Saturday, March 7, 2015

Be Aggressive

Play #50 - Be Aggressive by Annie Weisman

You know what's sad? This play is in a collection of plays, and on the back of the book... the title of the play is spelled wrong. I don't get how they let that happen. <sigh>

Anyway...

The action of Be Aggressive orbits the impending project to build a new freeway through a coastal development. Phil, father of Laura (17) and Hannah (11), is a consultant working on the project. Judy, mother of Leslie (17), is a leader of the movement opposing the construction. But what really sets the plot in motion is the death of Laura and Hannah's mother, the news of which kicks off the play. She was hit by a car while running along the construction zone, leaving her family to fend for themselves. Laura wants to go on working at the smoothie shop and attending cheer practice, but her father and Hannah keep trying to foist all of her mother's responsibilities onto her: she should make dinner, she should drive Hannah to Hebrew school, she should buy the groceries, she should always be there - ALWAYS. It's an awful lot of responsibility for a 17-year-old girl. So, when one of her fellow cheerleaders - Leslie - suggests that they sneak off to attend an advanced cheerleading seminar on the other side of the country, she is willing to go to almost any lengths to make that happen. When the girls take off, their parents are left to wonder, to worry, to collide from opposite sides of the freeway rift... but none of the issues end up mattering all that much in the end. The freeway dispute reaches a settlement, the girls come home (it turns out the brochure Leslie had was... a little outdated), life goes on. The crisis of Laura's mother's death set everything off kilter for a while, but a new normal has to establish itself. It just takes time to find it.

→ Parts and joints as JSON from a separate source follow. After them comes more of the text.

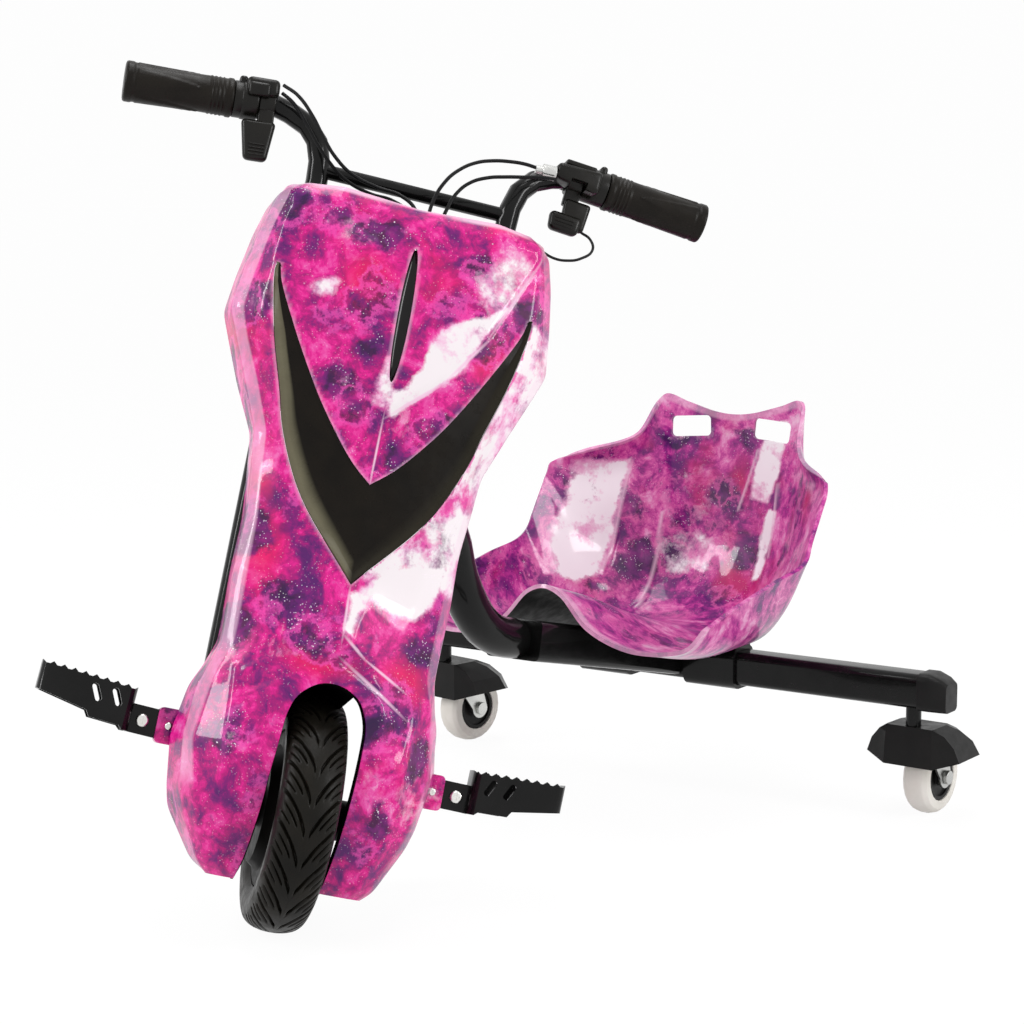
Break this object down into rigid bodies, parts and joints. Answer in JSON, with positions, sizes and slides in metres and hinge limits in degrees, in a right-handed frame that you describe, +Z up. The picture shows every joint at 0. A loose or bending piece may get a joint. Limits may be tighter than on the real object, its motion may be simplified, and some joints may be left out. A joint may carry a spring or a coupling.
{
  "type": "electric drift trike",
  "caption": "Child's three-wheeled electric drift trike: driven front wheel in a steered fork behind a moulded fairing, bucket seat, swivelling rear casters",
  "frame": {"origin": "on the floor under the middle of the trike's bounding box", "axes": "+Z up, -Y the way the trike drives, +X the rider's left; the front wheel is turned to the rider's left as it stands at rest"},
  "size_m": [0.6597, 0.8767, 0.7178],
  "materials": {
    "film": "printed galaxy film under gloss lacquer",
    "black_steel": "gloss black powder coat",
    "black_plastic": "satin moulded",
    "tyre": "moulded rubber",
    "grip": "moulded soft grip",
    "zinc": "zinc plated",
    "alloy": "cast and turned",
    "cream": "cast polyurethane",
    "cable": "smooth cable jacket"
  },
  "bodies": {
    "chassis": {"frame": "black_steel", "headset_cup_lower": "zinc", "headset_cup_upper": "zinc", "axle_cap_L": "black_plastic", "axle_cap_R": "black_plastic", "seat": "film", "seat_bracket_L": "black_steel", "seat_bracket_R": "black_steel"},
    "front_end": {"front_axle": "zinc", "fork": "black_steel", "handlebar": "black_steel", "grip_L": "grip", "grip_R": "grip", "fairing": "film", "fairing_v_insert": "black_plastic", "fairing_slot_insert": "black_plastic", "battery_case": "black_plastic", "peg_bracket_L": "film", "peg_bracket_R": "film", "foot_peg_L": "black_steel", "foot_peg_R": "black_steel", "throttle_housing": "black_plastic", "brake_housing": "black_plastic", "cable_adjuster": "alloy", "throttle_cable": "cable", "throttle_lead": "cable", "brake_cable": "cable", "brake_lead": "cable", "switch_wire": "cable"},
    "front_wheel": {"front_tyre": "tyre", "front_hub_motor": "alloy"},
    "throttle": {"throttle_paddle": "black_plastic"},
    "brake": {"brake_paddle": "black_plastic"},
    "caster_L": {"caster_kingpin_L": "black_steel", "caster_yoke_L": "zinc", "caster_hood_L": "black_plastic", "caster_bolt_L": "zinc"},
    "caster_wheel_L": {"caster_hub_L": "black_plastic", "caster_tread_L": "cream"},
    "caster_R": {"caster_kingpin_R": "black_steel", "caster_yoke_R": "zinc", "caster_hood_R": "black_plastic", "caster_bolt_R": "zinc"},
    "caster_wheel_R": {"caster_hub_R": "black_plastic", "caster_tread_R": "cream"}
  },
  "joints": [
    {"name": "steering", "type": "hinge", "parent": "chassis", "child": "front_end", "pos_m": [0, -0.22065, 0.34055], "axis": [0, 0.3256, 0.9455], "range_deg": [-101.4, 8.6]},
    {"name": "front_wheel_spin", "type": "hinge", "parent": "front_end", "child": "front_wheel", "pos_m": [0, -0.304, 0.0985], "axis": [0.6896, 0.6847, -0.2358], "continuous": true},
    {"name": "throttle_push", "type": "hinge", "parent": "front_end", "child": "throttle", "pos_m": [-0.10629, -0.19901, 0.6821], "axis": [-0.6871, -0.7101, 0.154], "range_deg": [0, 30], "stiffness_Nm_per_rad": 0.05},
    {"name": "brake_push", "type": "hinge", "parent": "front_end", "child": "brake", "pos_m": [0.08543, -0.00865, 0.61656], "axis": [-0.6871, -0.6544, 0.3158], "range_deg": [0, 30], "stiffness_Nm_per_rad": 0.05},
    {"name": "caster_swivel_L", "type": "hinge", "parent": "chassis", "child": "caster_L", "pos_m": [0.28, 0.298, 0.1], "axis": [0, 0, 1], "continuous": true},
    {"name": "caster_swivel_R", "type": "hinge", "parent": "chassis", "child": "caster_R", "pos_m": [-0.28, 0.298, 0.1], "axis": [0, 0, 1], "continuous": true},
    {"name": "caster_spin_L", "type": "hinge", "parent": "caster_L", "child": "caster_wheel_L", "pos_m": [0.28199, 0.33595, 0.0375], "axis": [0.9986, -0.0523, 0], "continuous": true},
    {"name": "caster_spin_R", "type": "hinge", "parent": "caster_R", "child": "caster_wheel_R", "pos_m": [-0.2734, 0.33542, 0.0375], "axis": [0.9848, -0.1736, 0], "continuous": true}
  ]
}
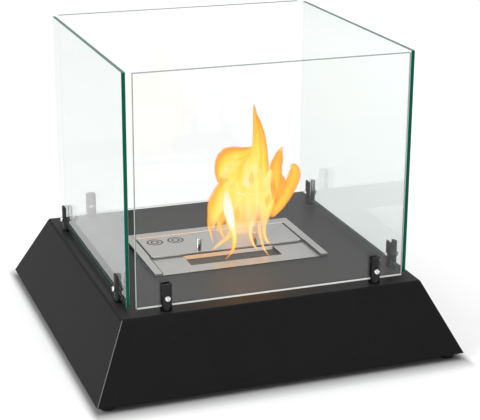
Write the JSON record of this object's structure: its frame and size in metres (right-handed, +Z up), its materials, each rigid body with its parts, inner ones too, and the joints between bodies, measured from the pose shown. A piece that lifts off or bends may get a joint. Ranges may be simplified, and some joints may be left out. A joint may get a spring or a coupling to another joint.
{
  "type": "bioethanol fireplace",
  "caption": "Table-top bioethanol fireplace: sloping black steel base, glass panes in slotted posts, and a drop-in stainless burner with a sliding lid.",
  "frame": {"origin": "on the table, under the middle of the base", "axes": "+Z up, -Y the front (the side of the flame opening), +X to the right seen from the front"},
  "size_m": [0.5, 0.5, 0.407],
  "materials": {
    "black_powder_coat": "satin",
    "black_post": "satin",
    "brushed_stainless": "satin",
    "polished_chrome": "polished",
    "zinc_plated_steel": "satin",
    "clear_glass": "polished",
    "foot_rubber": "matte",
    "ceramic_fibre": "matte"
  },
  "bodies": {
    "base": {"hood": "black_powder_coat", "left_side_panel": "black_powder_coat", "right_side_panel": "black_powder_coat", "floor_tray": "black_powder_coat", "foot_front_left": "foot_rubber", "foot_front_right": "foot_rubber", "foot_back_left": "foot_rubber", "foot_back_right": "foot_rubber", "foot_screw_front_left": "zinc_plated_steel", "foot_screw_front_right": "zinc_plated_steel", "foot_screw_back_left": "zinc_plated_steel", "foot_screw_back_right": "zinc_plated_steel", "glass_pane_front": "clear_glass", "glass_pane_right": "clear_glass", "glass_pane_back": "clear_glass", "glass_pane_left": "clear_glass", "post_front_left": "black_post", "post_front_right": "black_post", "post_right_front": "black_post", "post_right_back": "black_post", "post_back_right": "black_post", "post_back_left": "black_post", "post_left_back": "black_post", "post_left_front": "black_post", "outer_clamp_screw_front_left": "polished_chrome", "outer_clamp_screw_front_right": "polished_chrome", "outer_clamp_screw_right_front": "polished_chrome", "outer_clamp_screw_right_back": "polished_chrome", "outer_clamp_screw_back_right": "polished_chrome", "outer_clamp_screw_back_left": "polished_chrome", "outer_clamp_screw_left_back": "polished_chrome", "outer_clamp_screw_left_front": "polished_chrome", "inner_clamp_screw_front_left": "polished_chrome", "inner_clamp_screw_front_right": "polished_chrome", "inner_clamp_screw_right_front": "polished_chrome", "inner_clamp_screw_right_back": "polished_chrome", "inner_clamp_screw_back_right": "polished_chrome", "inner_clamp_screw_back_left": "polished_chrome", "inner_clamp_screw_left_back": "polished_chrome", "inner_clamp_screw_left_front": "polished_chrome", "post_nut_front_left": "zinc_plated_steel", "post_nut_front_right": "zinc_plated_steel", "post_nut_right_front": "zinc_plated_steel", "post_nut_right_back": "zinc_plated_steel", "post_nut_back_right": "zinc_plated_steel", "post_nut_back_left": "zinc_plated_steel", "post_nut_left_back": "zinc_plated_steel", "post_nut_left_front": "zinc_plated_steel"},
    "burner": {"burner_tank": "brushed_stainless", "burner_top_plate": "brushed_stainless", "flame_grille": "brushed_stainless", "ceramic_wool": "ceramic_fibre", "left_lid_rail": "brushed_stainless", "right_lid_rail": "brushed_stainless", "rear_strip": "brushed_stainless"},
    "lid": {"burner_lid": "brushed_stainless", "lid_knob_left": "polished_chrome", "lid_knob_right": "polished_chrome", "knob_screw_left": "zinc_plated_steel", "knob_screw_right": "zinc_plated_steel"}
  },
  "joints": [
    {"name": "burner_lift", "type": "slide", "parent": "base", "child": "burner", "axis": [0, 0, 1], "range_m": [0, 0.37]},
    {"name": "lid_slide", "type": "slide", "parent": "burner", "child": "lid", "axis": [0, -1, 0], "range_m": [0, 0.058]}
  ]
}
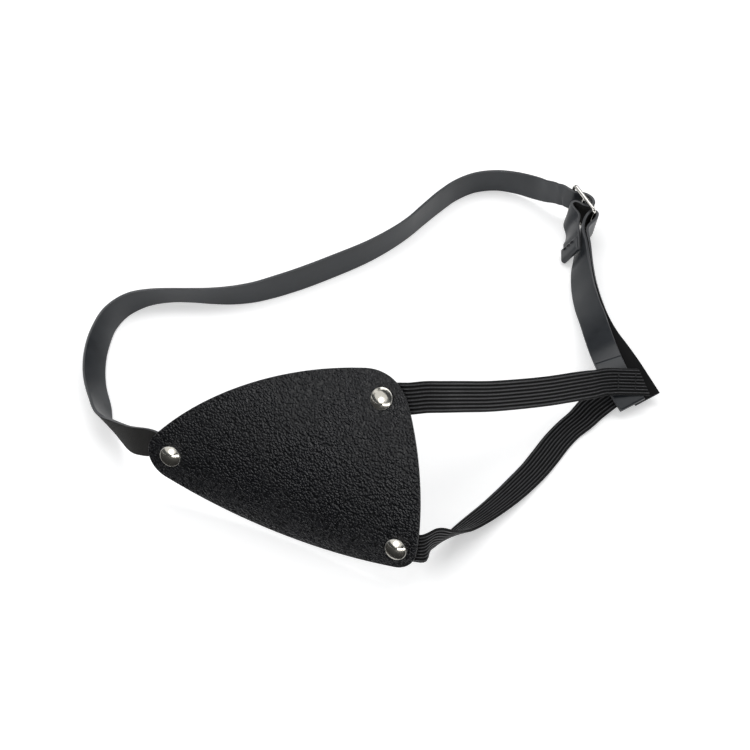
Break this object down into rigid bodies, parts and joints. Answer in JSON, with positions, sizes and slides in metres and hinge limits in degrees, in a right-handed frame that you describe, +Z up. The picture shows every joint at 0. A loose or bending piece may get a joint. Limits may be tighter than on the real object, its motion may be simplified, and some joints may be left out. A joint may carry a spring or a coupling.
{
  "type": "eye patch",
  "caption": "Leather eye patch with a riveted strap, a three-bar slider and two ribbed elastics, lying as an open loop.",
  "frame": {"origin": "on the table under the middle of the whole object", "axes": "+Z up from the table the band stands on edge on; +X from the riveted strap's side to the elastics' side; +Y from the panel to the back of the head"},
  "size_m": [0.2022, 0.2091, 0.0601],
  "materials": {
    "pebbled_leather": "pebbled, satin",
    "strap_leather": "smooth, satin",
    "elastic": "ribbed, matte",
    "rivet_metal": "polished nickel",
    "slider_metal": "polished nickel",
    "thread": "matte"
  },
  "bodies": {
    "band": {"patch_panel": "pebbled_leather", "rivet_cap_left": "rivet_metal", "rivet_back_left": "rivet_metal", "rivet_cap_upper": "rivet_metal", "rivet_back_upper": "rivet_metal", "rivet_cap_lower": "rivet_metal", "rivet_back_lower": "rivet_metal", "left_strap": "strap_leather", "loop_strap": "strap_leather", "upper_elastic": "elastic", "lower_elastic": "elastic", "joint_stitching": "thread"},
    "left_end": {"left_strap_end": "strap_leather"},
    "upper_end": {"upper_elastic_end": "elastic"},
    "lower_end": {"lower_elastic_end": "elastic"},
    "slider": {"slider_frame": "slider_metal", "strap_weave": "strap_leather"},
    "tail": {"tail_end": "strap_leather", "tail_stitching": "thread"}
  },
  "joints": [
    {"name": "left_swivel", "type": "hinge", "parent": "band", "child": "left_end", "pos_m": [-0.06461, -0.06297, 0.01633], "axis": [-0.443, -0.8671, 0.2275], "range_deg": [-10, 10]},
    {"name": "upper_swivel", "type": "hinge", "parent": "band", "child": "upper_end", "pos_m": [0.00425, -0.07614, 0.05396], "axis": [-0.3258, -0.7063, 0.6285], "range_deg": [-10, 10]},
    {"name": "lower_swivel", "type": "hinge", "parent": "band", "child": "lower_end", "pos_m": [0.00877, -0.10126, 0.01312], "axis": [-0.4387, -0.8626, 0.252], "range_deg": [-10, 10]},
    {"name": "slider_turn", "type": "hinge", "parent": "band", "child": "slider", "pos_m": [0.08475, 0.0743, 0.00729], "axis": [0.121, -0.2095, 0.9703], "range_deg": [-20, 0]},
    {"name": "tail_slide", "type": "slide", "parent": "slider", "child": "tail", "axis": [-0.4512, -0.8924, 0], "range_m": [0, 0.015]}
  ]
}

And before it came along, it felt like it would never arrive, but it did nonetheless.

This is an interesting, energetic story about a search for identity in a world that has stopped making sense. The pace of the storytelling is a little frenetic, which I find appealing and could be a cool challenge in production. I might consider using some of these scenes or one of the monologues for work with undergraduates - it's definitely close to home for that age group.